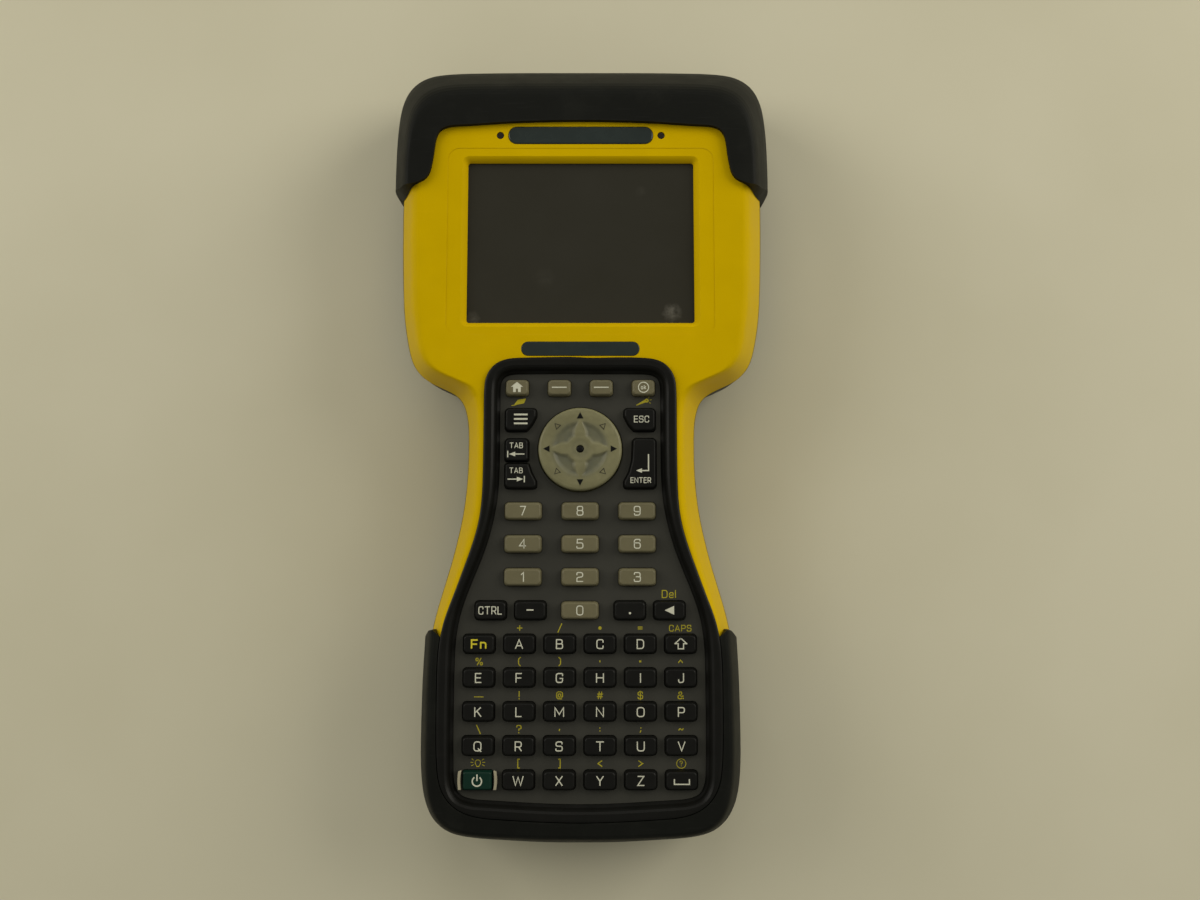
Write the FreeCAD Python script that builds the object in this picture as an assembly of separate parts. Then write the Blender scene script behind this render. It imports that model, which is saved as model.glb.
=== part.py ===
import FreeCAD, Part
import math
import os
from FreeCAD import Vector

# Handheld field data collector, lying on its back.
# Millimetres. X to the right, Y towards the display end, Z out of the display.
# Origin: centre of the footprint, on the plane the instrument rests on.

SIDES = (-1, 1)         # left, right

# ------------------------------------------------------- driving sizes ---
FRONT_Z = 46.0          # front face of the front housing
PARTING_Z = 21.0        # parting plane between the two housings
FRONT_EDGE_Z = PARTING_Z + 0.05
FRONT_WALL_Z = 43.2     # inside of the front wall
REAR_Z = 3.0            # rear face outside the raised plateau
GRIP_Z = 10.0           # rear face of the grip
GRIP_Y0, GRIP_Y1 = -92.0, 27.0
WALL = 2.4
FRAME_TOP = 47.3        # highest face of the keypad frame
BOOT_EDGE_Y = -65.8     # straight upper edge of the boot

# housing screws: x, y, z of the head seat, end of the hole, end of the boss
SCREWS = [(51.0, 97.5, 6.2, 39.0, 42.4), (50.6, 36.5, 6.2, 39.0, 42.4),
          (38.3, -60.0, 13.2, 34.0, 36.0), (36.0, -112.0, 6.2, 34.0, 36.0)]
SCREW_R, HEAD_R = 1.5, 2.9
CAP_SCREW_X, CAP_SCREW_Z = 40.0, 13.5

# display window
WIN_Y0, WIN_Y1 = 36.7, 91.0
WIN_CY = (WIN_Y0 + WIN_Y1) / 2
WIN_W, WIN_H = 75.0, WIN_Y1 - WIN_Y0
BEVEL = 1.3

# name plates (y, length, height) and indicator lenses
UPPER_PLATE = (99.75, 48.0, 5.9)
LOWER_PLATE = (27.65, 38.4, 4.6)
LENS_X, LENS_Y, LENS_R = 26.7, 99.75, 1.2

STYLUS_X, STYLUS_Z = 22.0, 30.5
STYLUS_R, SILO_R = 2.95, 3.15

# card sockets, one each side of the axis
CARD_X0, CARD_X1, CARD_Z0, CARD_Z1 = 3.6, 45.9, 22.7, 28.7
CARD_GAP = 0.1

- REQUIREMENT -
Each line above is to be repeated exactly.

- FINISHED ANSWER -
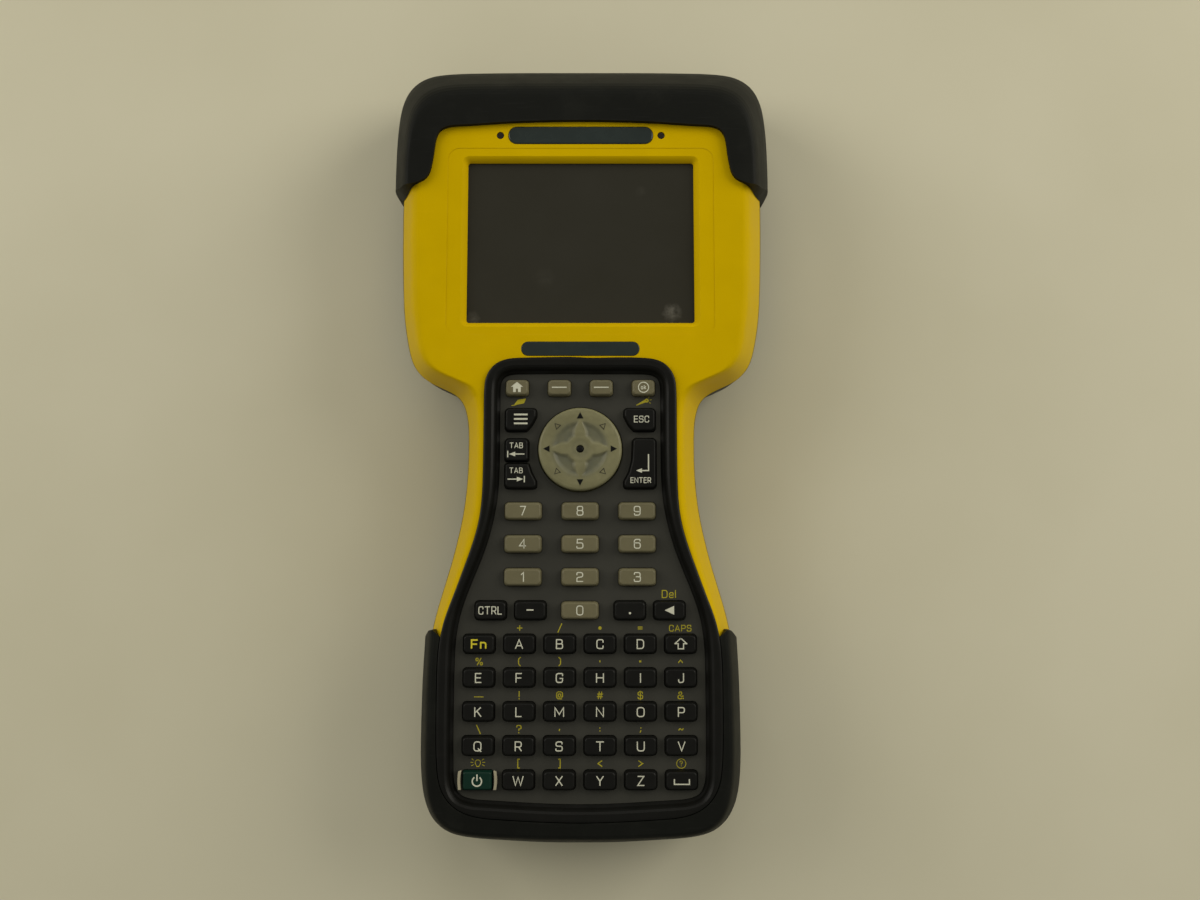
Write the FreeCAD Python script that builds the object in this picture as an assembly of separate parts. Then write the Blender scene script behind this render. It imports that model, which is saved as model.glb.
=== part.py ===
import FreeCAD, Part
import math
import os
from FreeCAD import Vector

# Handheld field data collector, lying on its back.
# Millimetres. X to the right, Y towards the display end, Z out of the display.
# Origin: centre of the footprint, on the plane the instrument rests on.

SIDES = (-1, 1)         # left, right

# ------------------------------------------------------- driving sizes ---
FRONT_Z = 46.0          # front face of the front housing
PARTING_Z = 21.0        # parting plane between the two housings
FRONT_EDGE_Z = PARTING_Z + 0.05
FRONT_WALL_Z = 43.2     # inside of the front wall
REAR_Z = 3.0            # rear face outside the raised plateau
GRIP_Z = 10.0           # rear face of the grip
GRIP_Y0, GRIP_Y1 = -92.0, 27.0
WALL = 2.4
FRAME_TOP = 47.3        # highest face of the keypad frame
BOOT_EDGE_Y = -65.8     # straight upper edge of the boot

# housing screws: x, y, z of the head seat, end of the hole, end of the boss
SCREWS = [(51.0, 97.5, 6.2, 39.0, 42.4), (50.6, 36.5, 6.2, 39.0, 42.4),
          (38.3, -60.0, 13.2, 34.0, 36.0), (36.0, -112.0, 6.2, 34.0, 36.0)]
SCREW_R, HEAD_R = 1.5, 2.9
CAP_SCREW_X, CAP_SCREW_Z = 40.0, 13.5

# display window
WIN_Y0, WIN_Y1 = 36.7, 91.0
WIN_CY = (WIN_Y0 + WIN_Y1) / 2
WIN_W, WIN_H = 75.0, WIN_Y1 - WIN_Y0
BEVEL = 1.3

# name plates (y, length, height) and indicator lenses
UPPER_PLATE = (99.75, 48.0, 5.9)
LOWER_PLATE = (27.65, 38.4, 4.6)
LENS_X, LENS_Y, LENS_R = 26.7, 99.75, 1.2

STYLUS_X, STYLUS_Z = 22.0, 30.5
STYLUS_R, SILO_R = 2.95, 3.15

# card sockets, one each side of the axis
CARD_X0, CARD_X1, CARD_Z0, CARD_Z1 = 3.6, 45.9, 22.7, 28.7
CARD_GAP = 0.1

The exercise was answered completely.